Collected material:
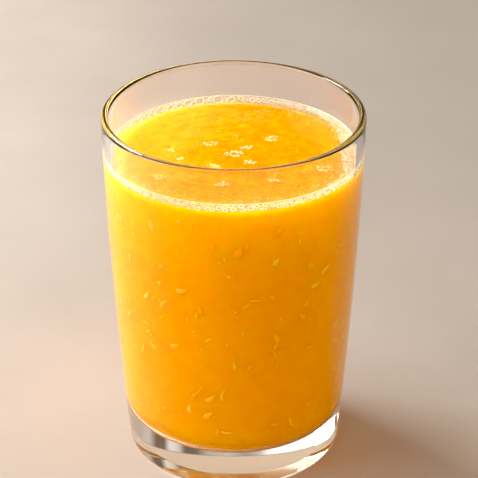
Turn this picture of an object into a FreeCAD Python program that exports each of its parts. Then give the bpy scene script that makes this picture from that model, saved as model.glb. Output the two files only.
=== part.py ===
"""Glass of orange juice: a thick-based tumbler, the juice in it and the froth around its edge.

Millimetres. +Z is up and is the axis of the tumbler. The origin is the middle of the foot,
on the surface that the tumbler stands on.
"""

import FreeCAD, Part
import math
import os
import Sketcher

DOC = FreeCAD.newDocument("GlassOfJuice")

# Driving sizes, millimetres.
SIZES = {
    # the tumbler's outside
    "glass_height": 113.6,        # foot to the top of the lip
    "rim_radius": 39.6,           # outside of the wall just under the lip
    "foot_radius": 33.7,          # outside of the wall, carried down to the foot
    "wall_bow": 1.0,              # how far the wall bulges past a straight cone
    "heel_radius": 1.8,           # rounding between the wall and the foot
    # the tumbler's inside
    "lip_thickness": 2.25,        # the wall at the rim, where it ends in a half circle
    "cavity_foot_radius": 31.8,   # inside of the wall, carried down to the floor
    "base_thickness": 10.6,       # clear glass under the drink
    "corner_radius": 10.0,        # rounding between the inside of the wall and the floor
    # the shallow hollow under the foot
    "punt_flat_radius": 21.0,     # its flat crown
    "punt_radius": 29.5,
    "punt_depth": 0.5,
    # the drink and its froth
    "juice_level": 101.0,
    "froth_inner_radius": 33.0,   # inner edge of the froth, on the drink
    "froth_foot": 99.6,           # lowest froth, at the wall
    "froth_top": 102.3,           # highest froth, at the wall
    "froth_swell": 0.35,          # how far the froth's top bulges past a straight slope
}

LIP_CENTRE = "Sizes.glass_height - Sizes.lip_thickness / 2"
MOUTH_RADIUS = "Sizes.rim_radius - Sizes.lip_thickness"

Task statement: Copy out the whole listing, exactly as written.

Exercise solution:
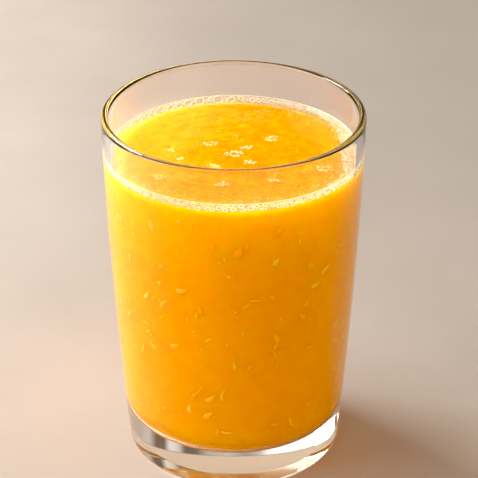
Turn this picture of an object into a FreeCAD Python program that exports each of its parts. Then give the bpy scene script that makes this picture from that model, saved as model.glb. Output the two files only.
=== part.py ===
"""Glass of orange juice: a thick-based tumbler, the juice in it and the froth around its edge.

Millimetres. +Z is up and is the axis of the tumbler. The origin is the middle of the foot,
on the surface that the tumbler stands on.
"""

import FreeCAD, Part
import math
import os
import Sketcher

DOC = FreeCAD.newDocument("GlassOfJuice")

# Driving sizes, millimetres.
SIZES = {
    # the tumbler's outside
    "glass_height": 113.6,        # foot to the top of the lip
    "rim_radius": 39.6,           # outside of the wall just under the lip
    "foot_radius": 33.7,          # outside of the wall, carried down to the foot
    "wall_bow": 1.0,              # how far the wall bulges past a straight cone
    "heel_radius": 1.8,           # rounding between the wall and the foot
    # the tumbler's inside
    "lip_thickness": 2.25,        # the wall at the rim, where it ends in a half circle
    "cavity_foot_radius": 31.8,   # inside of the wall, carried down to the floor
    "base_thickness": 10.6,       # clear glass under the drink
    "corner_radius": 10.0,        # rounding between the inside of the wall and the floor
    # the shallow hollow under the foot
    "punt_flat_radius": 21.0,     # its flat crown
    "punt_radius": 29.5,
    "punt_depth": 0.5,
    # the drink and its froth
    "juice_level": 101.0,
    "froth_inner_radius": 33.0,   # inner edge of the froth, on the drink
    "froth_foot": 99.6,           # lowest froth, at the wall
    "froth_top": 102.3,           # highest froth, at the wall
    "froth_swell": 0.35,          # how far the froth's top bulges past a straight slope
}

LIP_CENTRE = "Sizes.glass_height - Sizes.lip_thickness / 2"
MOUTH_RADIUS = "Sizes.rim_radius - Sizes.lip_thickness"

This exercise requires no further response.